Le suffrage universel est une sorte de théorie atomistique, par laquelle le législateur, incapable de faire parler le peuple dans l’unité de son essence, invite les citoyens à exprimer leur opinion par tête, viritim, absolument comme le philosophe épicurien exprime la pensée, la volonté, l’intelligence, par des combinaison d’atomes.
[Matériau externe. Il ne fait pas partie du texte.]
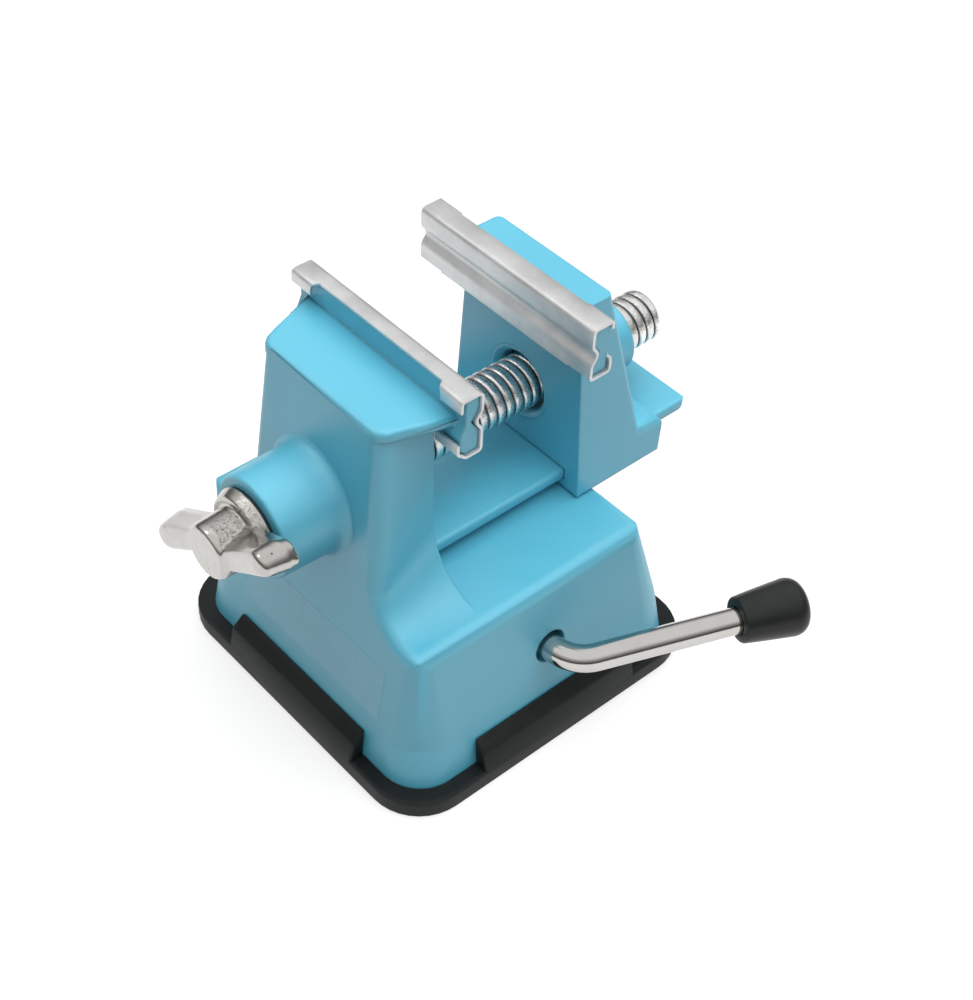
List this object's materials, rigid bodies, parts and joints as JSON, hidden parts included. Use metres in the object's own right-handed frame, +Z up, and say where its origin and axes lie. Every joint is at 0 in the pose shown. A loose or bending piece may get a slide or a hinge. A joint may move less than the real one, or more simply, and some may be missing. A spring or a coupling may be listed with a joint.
{
  "type": "suction base vise",
  "caption": "Small bench vise: lead screw, wing handle and grooved metal-faced jaws on a plastic body that a side lever holds down with a rubber suction pad.",
  "frame": {"origin": "middle of the pad's underside, on the bench", "axes": "+Y runs along the lead screw from its wing handle to its free end, +X points to the lever's side, +Z is up"},
  "size_m": [0.0911, 0.0988, 0.0779],
  "materials": {
    "blue_plastic": "light blue moulded plastic with a soft satin surface",
    "jaw_aluminium": "bent aluminium sheet, faintly brushed along its length, edges worn",
    "plated_steel": "bright zinc-nickel plated rolled thread",
    "cast_zinc": "nickel-plated die casting, softly uneven",
    "bright_rod": "polished plated rod",
    "pad_rubber": "matte black rubber with ribbed lip edges",
    "knob_rubber": "satin black soft plastic",
    "black_washer": "blackened steel washer",
    "plain_steel": "plain turned steel",
    "white_acetal": "natural white acetal"
  },
  "bodies": {
    "base": {"housing": "blue_plastic", "fixed_jaw_cover": "jaw_aluminium", "suction_pad": "pad_rubber"},
    "screw": {"lead_screw": "plated_steel", "wing_handle": "cast_zinc", "thrust_washer": "black_washer", "keeper_washer": "plain_steel", "keeper_clip": "plain_steel"},
    "sliding_jaw": {"moving_jaw": "blue_plastic", "moving_jaw_cover": "jaw_aluminium", "jaw_nut": "plain_steel"},
    "lever": {"lever_rod": "bright_rod", "lever_knob": "knob_rubber", "lever_cam": "white_acetal", "cam_pin": "plain_steel", "rod_washer": "plain_steel", "rod_clip": "plain_steel"},
    "plunger": {"plunger_yoke": "white_acetal", "pull_stud": "plain_steel", "plunger_disc": "plain_steel"}
  },
  "joints": [
    {"name": "screw_turn", "type": "hinge", "parent": "base", "child": "screw", "pos_m": [0, 0, 0.0506], "axis": [0, 1, 0], "range_deg": [-1260, 4104]},
    {"name": "jaw_slide", "type": "slide", "parent": "base", "child": "sliding_jaw", "axis": [0, 1, 0], "range_m": [-0.02281, 0.00701]},
    {"name": "lever_swing", "type": "hinge", "parent": "base", "child": "lever", "pos_m": [0, 0, 0.02], "axis": [1, 0, 0], "range_deg": [0, 180]},
    {"name": "plunger_lift", "type": "slide", "parent": "base", "child": "plunger", "axis": [0, 0, 1], "range_m": [-0.00001, 0.00281]}
  ],
  "couplings": [
    {"joint": "jaw_slide", "follows": "screw_turn", "m_per_rad": -0.00031831},
    {"joint": "plunger_lift", "follows": "lever_swing", "m_per_rad": 0.00089127}
  ]
}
Comme si de l’addition d’une quantité quelconque de suffrages pouvait jamais sortir l’idée générale, l’idée du Peuple !... Le moyen le plus sur de faire mentir le peuple est d’établir le suffrage universel… Parce que les auteurs qui les premiers se sont occupés de l’origine des gouvernements, ont enseigné que tout pouvoir à sa source dans la souveraineté nationale, on a bravement conclu que le mieux était de faire voter, de la voix, du croupion, ou par bulletin, tous les citoyens, et que la majorité, absolue ou relative des suffrages ainsi exprimés, était adéquate a la volonté du peuple. On nous a ramenés aux usages des barbares qui, à défaut de raisonnement, procèdent par acclamation ou élection. On a pris un symbole matériel pour la vraie formule de la souveraineté. La poussière des suffrages a été considérée comme l’essence de la raison populaire !...

P.-J. Proudhon. Idées révolutionnaires.